Hi,
I have developed this plugin as a tool to help tidy up ePub files that have been converted from pdf documents but contain ocr errors. The plugin has the following features:
- processes span tags, allowing tags to be removed or changed
- corrects false line breaks
- corrects miscellaneous errors, for example, removing unnecessary spaces, correcting the direction of apostrophe's, and inserting the tags <colgroup> and </colgroup> in tables where they are missing
- reformats chapter titles
- reassign header tags
- uses a customised list of words to correct common misspellings in the OCR process
- imports a customised css file
- corrects incorrectly hyphenated words
- has an option to format the xhtml files
The instructions for using the plugin are in the attached file named
ePub tidy tool v3.0.1.0.epub.
Update 20th July 2020 The plugin has been updated to version 3.0.1.0. This version has an option to scan ePub files for hyphenated words and add them to a file of hyphenated words that must not be removed by this plugin.

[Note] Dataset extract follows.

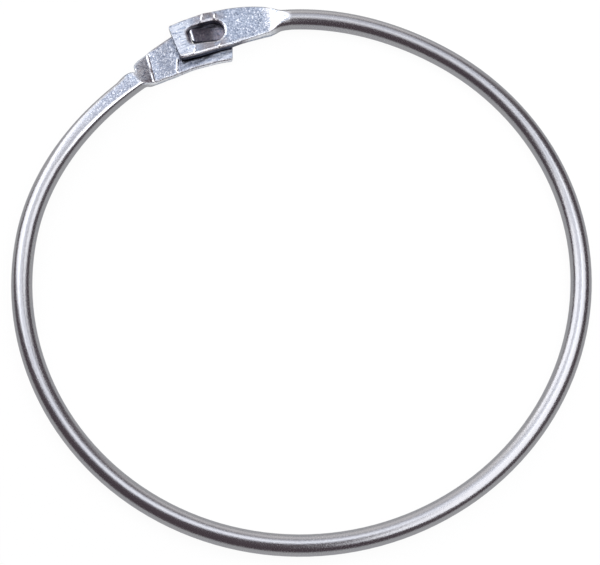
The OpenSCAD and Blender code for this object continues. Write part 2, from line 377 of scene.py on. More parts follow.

Update 11th October 2020 There was an error in version 3.0.1.2 that affected lines that were commented with
<!-- this is an html comment -->, corrupting the ePub. I have made a quick correction in the attached file, version 3.0.1.3, although the error reporting facility will report the following for each comment found:
"Replaced a series of short/long hyphens with one long hyphen 2
Replaced <space><long hypen><space> with one long hyphen 2"
Update 21 November 2020
Bug fixes
The number of changes reported under
Replaced a series of short/long hyphens with one long hyphen and
Replaced <space><long hypen><space> with one long hyphen was incorrect; this has been fixed.
A quote mark next to a speech mark (eg ’") caused one of these marks to be moved to a line by itself; this has been fixed.
Important: Please ensure that you keep a back up of your original ePub file before running this plugin.
When some old publications are OCR'd some words are frequently misspelt in the same way in every scan. I am attaching a file that can be used with the plugin to correct the spelling of these words. It is based on a file provided by martyger at
https://www.mobileread.com/forums/sh...d.php?t=265830 and includes updates from Steadyhands at
https://www.mobileread.com/forums/sh...&postcount=154
Gipsy has put files containing Greek words for this plugin in this thread at:
https://www.mobileread.com/forums/sh...65#post3208365
Update 18 April 2022
Bug fix
A fix has been made to address the issue raised by Thasaidon
Enjoy!